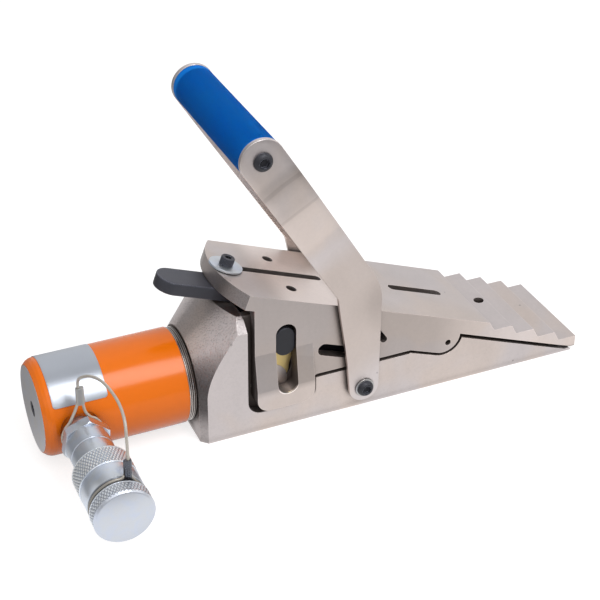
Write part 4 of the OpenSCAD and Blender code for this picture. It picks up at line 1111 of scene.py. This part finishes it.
class SPREADER_OT_stage(bpy.types.Operator):
    """Lays a pale floor, three soft lamps and a studio's bright surround"""

    bl_idname = "spreader.stage"
    bl_label = "Stage"

    def execute(self, context):
        scene = context.scene
        edge, white, grey, black = 3.0, (1, 1, 1, 1), (0.5, 0.5, 0.5, 1), (0, 0, 0, 1)
        mesh = bpy.data.meshes.new("floor")
        corners = [(-edge, -edge, 0), (edge, -edge, 0), (edge, edge, 0), (-edge, edge, 0)]
        mesh.from_pydata(corners, [], [(0, 1, 2, 3)])
        floor = add_object("floor", mesh)
        floor.location.z = -0.2 * MM
        f = Finish.material("pale_floor")
        seen_glow, mirror_glow, shelf_glow = 0.74, 0.20, 0.76
        seen, mirror = f.rays("Camera"), f.rays("Glossy", "Transmission")
        x, y = f.part(f.place(), 0), f.part(f.place(), 1)
        # Painted reflection: seen in reflections the floor glows most on a shelf in front of the object and
        # less behind and to its left, to lay light on the metals
        shelf = y.step(-0.60, -0.16) * (1 - y.step(0.15, 0.8) * 0.6)
        shelf = shelf * (1 - y.step(-0.10, 0.06) * x.step(0.0, -0.16))
        shelf = shelf * (1 - y.step(-0.16, -0.30) * x.step(0.05, 0.3) * 0.75)
        strength = seen * seen_glow + mirror * (mirror_glow + shelf * shelf_glow)
        matt, dark = (f.node("ShaderNodeBsdfDiffuse", {"Color": colour}) for colour in (grey, black))
        glow = f.node("ShaderNodeEmission", {"Color": white, "Strength": strength})
        cover = f.node("ShaderNodeMixShader", {0: mirror * 0.8, 1: matt, 2: dark})
        f.node("ShaderNodeOutputMaterial", {"Surface": f.node("ShaderNodeAddShader", {0: cover, 1: glow})})
        mesh.materials.append(f.made)
        aim = Vector((0.03, 0, 0.06))
        for name, place, size, power, tone in (
            ("key_softbox", (-0.55, -1.05, 1.35), (1.5, 1.5), 5.6, (1.0, 0.99, 0.97)),
            ("top_softbox", (0.30, -0.85, 1.30), (0.42, 1.0), 8.2, (0.98, 0.99, 1.0)),
            ("side_softbox", (1.3, -0.7, 0.75), (0.8, 0.8), 3.0, (1.0, 0.98, 0.95)),
        ):
            data = bpy.data.lights.new(name, "AREA")
            data.shape, data.size, data.size_y, data.energy, data.color = "RECTANGLE", *size, power, tone
            lamp = add_object(name, data)
            lamp.location = place
            lamp.rotation_mode = "QUATERNION"
            lamp.rotation_quaternion = (aim - Vector(place)).to_track_quat("-Z", "Y")
        world = bpy.data.worlds.new("studio")
        world.use_nodes = True
        w = Finish(world.node_tree)
        direct, mirror = w.rays("Camera"), w.rays("Glossy", "Transmission")
        heading = w.node("ShaderNodeTexCoord", out="Generated")
        across, back = w.part(heading, 0), w.part(heading, 1)
        card = w.toward(heading, (-0.92, 0.04, 0.39)).step(0.86, 0.98) * 0.40
        studio = 0.32 + back.step(-0.35, 0.5) * across.step(-0.60, 0.25) * 0.56 + card
        studio = studio + (-back).step(0.5, 0.9) * 0.12
        level = direct + (1 - direct) * (mirror * studio + (1 - mirror) * 0.5)
        ground = w.node("ShaderNodeBackground", {"Color": white, "Strength": level})
        w.node("ShaderNodeOutputWorld", {"Surface": ground})
        scene.world = world
        scene.view_settings.view_transform = "Standard"
        return {"FINISHED"}


PIECES = (
    SPREADER_OT_camera, SPREADER_OT_finishes, SPREADER_OT_lanyard, SPREADER_OT_coupler,
    SPREADER_OT_cylinder, SPREADER_OT_bail, SPREADER_OT_tail, SPREADER_OT_port, SPREADER_OT_stage,
)


class SPREADER_PT_panel(bpy.types.Panel):
    """Lists the pieces and their sizes in the sidebar."""

    bl_label = "Wedge spreader"
    bl_idname = "SPREADER_PT_panel"
    bl_space_type = "VIEW_3D"
    bl_region_type = "UI"
    bl_category = "Spreader"

    def draw(self, context):
        column = self.layout.column()
        for piece in PIECES:
            column.operator(piece.bl_idname)
        for group in (context.scene.spreader_sizes, context.scene.spreader_colours):
            box = self.layout.box()
            for key in group.__annotations__:
                box.prop(group, key)


CLASSES = (SpreaderSizes, SpreaderColours, *PIECES, SPREADER_PT_panel)


def register():
    for cls in CLASSES:
        bpy.utils.register_class(cls)
    bpy.types.Scene.spreader_sizes = bpy.props.PointerProperty(type=SpreaderSizes)
    bpy.types.Scene.spreader_colours = bpy.props.PointerProperty(type=SpreaderColours)


def unregister():
    del bpy.types.Scene.spreader_colours
    del bpy.types.Scene.spreader_sizes
    for cls in reversed(CLASSES):
        bpy.utils.unregister_class(cls)


def main():
    """Builds every piece in order."""
    register()
    for piece in PIECES:
        group, name = piece.bl_idname.split(".")
        getattr(getattr(bpy.ops, group), name)()
    bpy.context.view_layer.update()


if __name__ == "__main__":
    main()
::::::
■ **STATED EXERCISE**: Return nothing but the lines from the start of the listing above through the line containing "pale floor, three", exactly as given.

■ **TASK OUTPUT**:
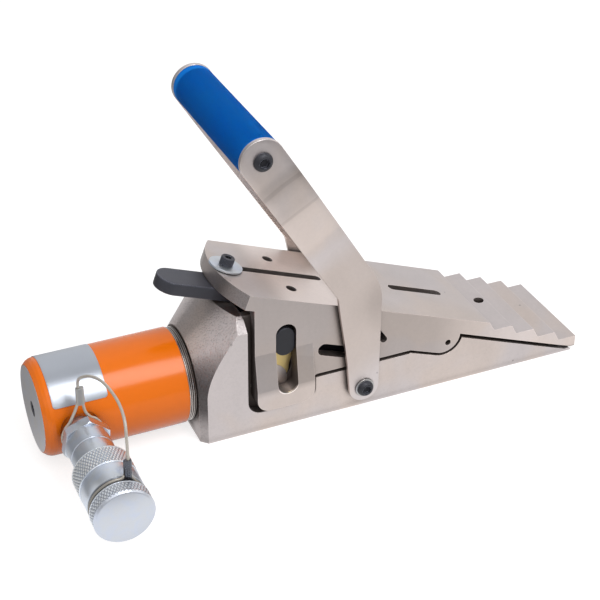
Write part 4 of the OpenSCAD and Blender code for this picture. It picks up at line 1111 of scene.py. This part finishes it.
class SPREADER_OT_stage(bpy.types.Operator):
    """Lays a pale floor, three soft lamps and a studio's bright surround"""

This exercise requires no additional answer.